The Steelers are going to be a one-and-done wild card team again
Pittsburgh lost its second game in a row Saturday, this one to the division-rival Ravens. These two teams now have matching 10-5 records. The Steelers have to play the Chiefs this Wednesday on Christmas, then the Bengals in Week 18. The Ravens play at Houston on Christmas and then finish with Cleveland. If Pittsburgh wins out, it still holds the tiebreaker over Baltimore and would be AFC North champ. But those are two tough games to win, and the way the Steelers have played the past two weeks against the Eagles and Ravens makes them look a lot more vulnerable than they did for most of the season.

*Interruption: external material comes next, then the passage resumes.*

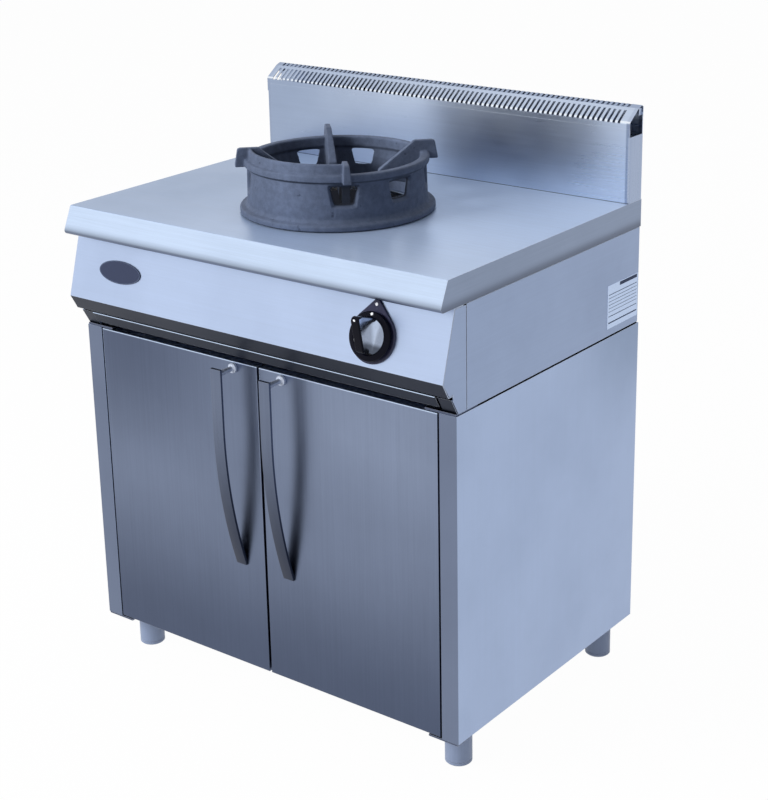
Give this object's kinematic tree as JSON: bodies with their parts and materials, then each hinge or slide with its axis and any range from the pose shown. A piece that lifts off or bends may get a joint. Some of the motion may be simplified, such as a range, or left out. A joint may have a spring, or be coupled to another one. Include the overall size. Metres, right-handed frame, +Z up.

It has been eight years since the Steelers last won a playoff game, and they’ve been eliminated from the postseason in the wild-card round in three of the past four seasons. (They didn’t make the playoffs in the other.)
Verdict: OVERREACTION
It’s not looking good for the Steelers, but I still don’t love the odds of Baltimore finishing a game better than them the rest of the way. The Ravens’ defense still doesn’t feel trustworthy, and there’s a massive pile of historical data that tells us the Steelers will find a way to crush the Bengals’ dreams in Week 18 if it came to that. Plus, it sounds like they could get their best wide receiver, George Pickens, back in time for Wednesday’s game after he missed three contests in a row with a hamstring injury.
ESPN’s FPI slightly favors the Ravens to win the division (52%). But even if Baltimore does pull it off, I don’t think the Steelers are going to be the same kind of road underdog at, say, Houston as they were in last season’s first round in Buffalo. And if they hold off Baltimore to win the division and get a first-round home game against the Chargers or Broncos, I’d bet they would be favored in either one of those matchups.
This is a better team than the ones Mike Tomlin has been dragging into the playoffs in recent years, and we shouldn’t hold the Steelers’ recent postseason history against this season’s version.